WHAT TO DO |
Locate the line that contains "depsgraph = bpy.context.evaluated_depsgraph_get()" and the line that contains "point = shown.matrix_world". Copy both of them exactly, together with every line between them, and no others.

STORED DATA |

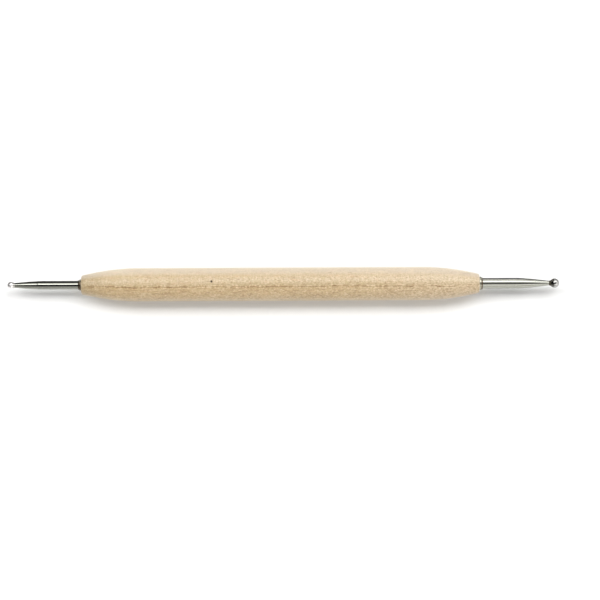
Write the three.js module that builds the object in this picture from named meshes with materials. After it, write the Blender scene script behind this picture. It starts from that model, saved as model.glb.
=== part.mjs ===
// A double-ended ball stylus for clay: a turned hardwood handle with a steel ball tip glued
// into a blind bore at each end. Millimetres. The tool lies along X on the plane Z = 0, with
// the small ball at -X, the large ball at +X, and the middle of its length over the origin.
import * as THREE from "three";

// Every piece is turned about the tool's axis, so all share one facet count and phase. Each
// facet touches the true round from outside, and the handle lies on the lowest one. The count
// is low so that this flat is wide enough for the tool to come to rest on.
const FACETS = 20;
const HALF_FACET = Math.PI / FACETS;
const CLEARANCE = 0.02; // between pieces that touch

// The handle
const HANDLE_LENGTH = 120;
const HANDLE_RADIUS = 5;
const TAPER_LENGTH = 17.5; // from the end face to the straight middle
const TAPER_DROP = 2.2; // how far the taper comes in, before the rim is rounded off
const RIM_RADIUS = 0.55; // the round where the taper meets the end face
const TAPER_STEPS = 9;
const RIM_STEPS = 3;

// The bores and the glue in them
const BORE_DEPTH = 20; // to the start of the drill's point
const DRILL_POINT_ANGLE = THREE.MathUtils.degToRad(118);
const GLUE_GAP = 0.15; // between a shank and its bore
const GLUE_SETBACK = 0.4; // from the end face to the glue
const TAIL_GAP = 0.6; // from a shank's inner end to the bottom of its bore
const TAIL_CHAMFER = 0.35;

// The collars, which sit on the handle's end faces round the shanks
const COLLAR_LENGTH = 0.95;
const COLLAR_LIP = 0.12; // wall thickness at the collar's narrow end
const COLLAR_FOOT = 0.5; // straight, from the handle's face to where the cone begins

// The shanks and balls
const SHOULDER_LENGTH = 0.15; // of the slope down the step
const TIP_TAPER_POWER = 1.35; // over 1, so the taper bulges a little
const TIP_TAPER_STEPS = 8;
const BALL_STEPS = 14;
const BRAZE_CLIMB = 0.3; // how far the braze runs on to the ball, along its surface
const BRAZE_LENGTH = 0.42; // how far it runs back along the neck
const BRAZE_EDGE = 0.05; // its thickness at its edges
const BRAZE_STEPS = 4;

// reach runs from the handle's end face to the ball's far pole, and straight to the shoulder,
// where step is how far the shank comes in before it tapers to the neck.
const TIPS = [
  {
    name: "small",
    side: -1,
    reach: 22.45,
    straight: 13.15,
    step: 0.06,
    shankRadius: 1.3,
    neckRadius: 0.72,
    ballRadius: 1.1,
    collarRadius: 1.68,
  },
  {
    name: "large",
    side: 1,
    reach: 24.15,
    straight: 11.75,
    step: 0.02,
    shankRadius: 1.62,
    neckRadius: 0.66,
    ballRadius: 1.42,
    collarRadius: 2.02,
  },
];

const WOOD = new THREE.MeshStandardMaterial({ color: 0xe2c79b, roughness: 0.55, metalness: 0 });
const SHANK_STEEL = new THREE.MeshStandardMaterial({ color: 0xb9b9b4, roughness: 0.28, metalness: 1 });
const BALL_STEEL = new THREE.MeshStandardMaterial({ color: 0xcfcfcc, roughness: 0.12, metalness: 1 });
const COLLAR_STEEL = new THREE.MeshStandardMaterial({ color: 0x8d8a7d, roughness: 0.4, metalness: 1 });
const BRAZE = new THREE.MeshStandardMaterial({ color: 0x9c957f, roughness: 0.45, metalness: 1 });
const GLUE = new THREE.MeshStandardMaterial({ color: 0x9a7b4a, roughness: 0.35, metalness: 0 });

// A body turned about X from [x, radius] pairs, which start and end on the axis or, for a
// ring, come back to the first pair. They go round the body's half section anticlockwise.
function turned(name, material, pairs) {
  const outline = pairs.map(([x, radius]) => new THREE.Vector2(radius / Math.cos(HALF_FACET), x));
  const geometry = new THREE.LatheGeometry(outline, FACETS, HALF_FACET);
  geometry.rotateZ(-Math.PI / 2);
  const mesh = new THREE.Mesh(geometry, material);
  mesh.name = name;
  return mesh;
}

// count + 1 values of f, from f(0) to f(1).
function sweep(count, f) {
  return Array.from({ length: count + 1 }, (_, i) => f(i / count));
}

const quarter = (t) => (t * Math.PI) / 2;

function boreRadius(tip) {
  return tip.shankRadius + GLUE_GAP;
}

// From a bore's wall to the drill point's apex on the axis.
function drillPointDepth(radius) {
  return radius / Math.tan(DRILL_POINT_ANGLE / 2);
}

// The handle's radius s millimetres in from an end face: a parabola that meets the straight.
function taperRadius(s) {
  return HANDLE_RADIUS - TAPER_DROP * (1 - s / TAPER_LENGTH) ** 2;
}

// One end of the handle, from its bore's apex out to the straight middle, as [depth, radius]
// with the depth measured in from the end face.
function handleEnd(tip) {
  const bore = boreRadius(tip);
  const rimTop = taperRadius(RIM_RADIUS);
  return [
    [BORE_DEPTH + drillPointDepth(bore), 0],
    [BORE_DEPTH, bore],
    [0, bore],
    ...sweep(RIM_STEPS, (t) => [
      RIM_RADIUS * (1 - Math.cos(quarter(t))),
      rimTop - RIM_RADIUS * (1 - Math.sin(quarter(t))),
    ]),
    ...sweep(TAPER_STEPS, (t) => {
      const depth = RIM_RADIUS + t * (TAPER_LENGTH - RIM_RADIUS);
      return [depth, taperRadius(depth)];
    }).slice(1),
  ];
}

function makeHandle() {
  const [small, large] = TIPS;
  const half = HANDLE_LENGTH / 2;
  return turned("handle", WOOD, [
    ...handleEnd(small).map(([depth, radius]) => [depth - half, radius]),
    ...handleEnd(large).map(([depth, radius]) => [half - depth, radius]).reverse(),
  ]);
}

// Each tip's pieces are made in the tip's own frame: X = 0 at the handle's end face, and +X
// pointing out of the handle.
function ballCentre(tip) {
  return tip.reach - tip.ballRadius;
}

// Between the axis and the edge of the flat on the ball's back, from the ball's centre.
function neckAngle(tip) {
  return Math.asin(tip.neckRadius / tip.ballRadius);
}

function ballFlat(tip) {
  return ballCentre(tip) - tip.ballRadius * Math.cos(neckAngle(tip));
}

function neckEnd(tip) {
  return ballFlat(tip) - CLEARANCE;
}

function taperStart(tip) {
  return tip.straight + SHOULDER_LENGTH;
}

function tipTaperRadius(tip, x) {
  const share = (x - taperStart(tip)) / (neckEnd(tip) - taperStart(tip));
  const top = tip.shankRadius - tip.step;
  return tip.neckRadius + (top - tip.neckRadius) * (1 - share ** TIP_TAPER_POWER);
}

function makeShank(tip) {
  const tail = TAIL_GAP - BORE_DEPTH;
  return turned(`${tip.name}_shank`, SHANK_STEEL, [
    [tail, 0],
    [tail, tip.shankRadius - TAIL_CHAMFER],
    [tail + TAIL_CHAMFER, tip.shankRadius],
    [tip.straight, tip.shankRadius],
    ...sweep(TIP_TAPER_STEPS, (t) => {
      const x = taperStart(tip) + t * (neckEnd(tip) - taperStart(tip));
      return [x, tipTaperRadius(tip, x)];
    }),
    [neckEnd(tip), 0],
  ]);
}

// A ball with the small flat that its neck is brazed to.
function makeBall(tip) {
  return turned(`${tip.name}_ball`, BALL_STEEL, [
    [ballFlat(tip), 0],
    ...sweep(BALL_STEPS, (t) => {
      const angle = neckAngle(tip) + t * (Math.PI - neckAngle(tip));
      return [ballCentre(tip) - tip.ballRadius * Math.cos(angle), tip.ballRadius * Math.sin(angle)];
    }).slice(0, -1),
    [tip.reach, 0],
  ]);
}

// The fillet of braze in the corner between a neck and its ball, hollow on its outer side and
// tangent to the neck and to the ball.
function makeBraze(tip) {
  const onBall = (angle, height) => {
    const radius = tip.ballRadius + height;
    return [ballCentre(tip) - radius * Math.cos(angle), radius * Math.sin(angle)];
  };
  const low = neckAngle(tip);
  const high = low + BRAZE_CLIMB / tip.ballRadius;
  const footX = neckEnd(tip) - BRAZE_LENGTH;
  const neck = tipTaperRadius(tip, footX);
  const foot = new THREE.Vector2(footX, neck + BRAZE_EDGE);
  const top = new THREE.Vector2(...onBall(high, BRAZE_EDGE));
  const bend = new THREE.Vector2(top.x - (top.y - foot.y) * Math.tan(high), foot.y);
  const fillet = new THREE.QuadraticBezierCurve(foot, bend, top);
  return turned(`${tip.name}_braze`, BRAZE, [
    [footX, neck + CLEARANCE],
    ...fillet.getPoints(BRAZE_STEPS).map((point) => [point.x, point.y]),
    ...sweep(BRAZE_STEPS, (t) => onBall(high + t * (low - high), CLEARANCE)),
    [footX, neck + CLEARANCE],
  ]);
}

function makeCollar(tip) {
  const bore = tip.shankRadius + CLEARANCE;
  const seat = CLEARANCE;
  return turned(`${tip.name}_collar`, COLLAR_STEEL, [
    [seat, bore],
    [seat, tip.collarRadius],
    [seat + COLLAR_FOOT, tip.collarRadius],
    [seat + COLLAR_LENGTH, bore + COLLAR_LIP],
    [seat + COLLAR_LENGTH, bore],
    [seat, bore],
  ]);
}

// The glue fills the bore round the shank's tail and down to the drill point.
function makeGlue(tip) {
  const outside = boreRadius(tip) - CLEARANCE;
  const inside = tip.shankRadius + CLEARANCE;
  const tail = TAIL_GAP - BORE_DEPTH - CLEARANCE;
  return turned(`${tip.name}_glue`, GLUE, [
    [-BORE_DEPTH - drillPointDepth(outside), 0],
    [-BORE_DEPTH, outside],
    [-GLUE_SETBACK, outside],
    [-GLUE_SETBACK, inside],
    [tail + TAIL_CHAMFER, inside],
    [tail, inside - TAIL_CHAMFER],
    [tail, 0],
  ]);
}

function makeTip(tip) {
  const assembly = new THREE.Group();
  assembly.add(makeShank(tip), makeBall(tip), makeBraze(tip), makeCollar(tip), makeGlue(tip));
  assembly.position.x = (tip.side * HANDLE_LENGTH) / 2;
  assembly.rotation.z = tip.side < 0 ? Math.PI : 0;
  return assembly;
}

// The two tips reach out by different lengths, so the handle sits off the tool's middle.
const stylus = new THREE.Group();
stylus.add(makeHandle(), ...TIPS.map(makeTip));
stylus.position.set((TIPS[0].reach - TIPS[1].reach) / 2, 0, HANDLE_RADIUS);

export default stylus;
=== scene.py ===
"""A double-ended ball stylus for clay: a turned hardwood handle with a tapered steel shank
and a small steel ball at each end. It lies on a white table under a soft light from the
upper left, seen from straight above. Metres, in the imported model's frame: +X runs along the
tool to the large ball, +Z is up, and the tool rests on Z = 0.
"""

import math
import bpy
import numpy as np
from mathutils import Matrix, Vector


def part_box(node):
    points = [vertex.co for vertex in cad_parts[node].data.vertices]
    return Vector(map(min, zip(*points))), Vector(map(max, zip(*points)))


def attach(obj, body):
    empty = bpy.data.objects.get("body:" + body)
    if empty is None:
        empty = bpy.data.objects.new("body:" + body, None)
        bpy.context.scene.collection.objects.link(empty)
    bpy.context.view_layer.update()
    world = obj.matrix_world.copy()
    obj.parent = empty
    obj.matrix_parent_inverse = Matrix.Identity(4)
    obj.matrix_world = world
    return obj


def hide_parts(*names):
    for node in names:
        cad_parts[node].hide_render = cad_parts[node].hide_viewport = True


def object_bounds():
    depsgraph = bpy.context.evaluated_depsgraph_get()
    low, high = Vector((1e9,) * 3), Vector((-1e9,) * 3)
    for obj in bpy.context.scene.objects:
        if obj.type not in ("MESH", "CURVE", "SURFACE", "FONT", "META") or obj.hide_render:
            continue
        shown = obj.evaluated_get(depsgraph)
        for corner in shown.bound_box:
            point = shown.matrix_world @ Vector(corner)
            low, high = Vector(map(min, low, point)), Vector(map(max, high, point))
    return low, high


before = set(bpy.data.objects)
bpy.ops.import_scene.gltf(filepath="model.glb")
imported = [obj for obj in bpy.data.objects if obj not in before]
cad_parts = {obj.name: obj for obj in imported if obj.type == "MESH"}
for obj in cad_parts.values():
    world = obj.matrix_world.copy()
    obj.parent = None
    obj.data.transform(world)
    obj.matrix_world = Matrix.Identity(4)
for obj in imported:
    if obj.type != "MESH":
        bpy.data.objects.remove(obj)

MM = 0.001
TURN = 2 * math.pi

# ---------------------------------------------------------------------------
# Sizes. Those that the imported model's boxes give are read from them.
# ---------------------------------------------------------------------------

CAD_BOX = [list(corner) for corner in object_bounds()]

handle_low, handle_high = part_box("handle")
HANDLE_LENGTH = handle_high.x - handle_low.x
HANDLE_RADIUS = (handle_high.z - handle_low.z) / 2
AXIS_Z = (handle_low.z + handle_high.z) / 2
HANDLE_MIDDLE = (handle_low.x + handle_high.x) / 2
TOOL_MIDDLE = (CAD_BOX[0][0] + CAD_BOX[1][0]) / 2

TAPER_LENGTH = 17.5 * MM  # from the handle's end face to its straight middle
TAPER_DROP = 2.2 * MM
RIM_RADIUS = 0.55 * MM
BORE_DEPTH = 20 * MM
DRILL_POINT_ANGLE = math.radians(118)
BORE_CHAMFER = 0.12 * MM
GLUE_GAP = 0.15 * MM
GLUE_SETBACK = 0.4 * MM
CLEARANCE = 0.02 * MM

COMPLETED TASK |
    depsgraph = bpy.context.evaluated_depsgraph_get()
    low, high = Vector((1e9,) * 3), Vector((-1e9,) * 3)
    for obj in bpy.context.scene.objects:
        if obj.type not in ("MESH", "CURVE", "SURFACE", "FONT", "META") or obj.hide_render:
            continue
        shown = obj.evaluated_get(depsgraph)
        for corner in shown.bound_box:
            point = shown.matrix_world @ Vector(corner)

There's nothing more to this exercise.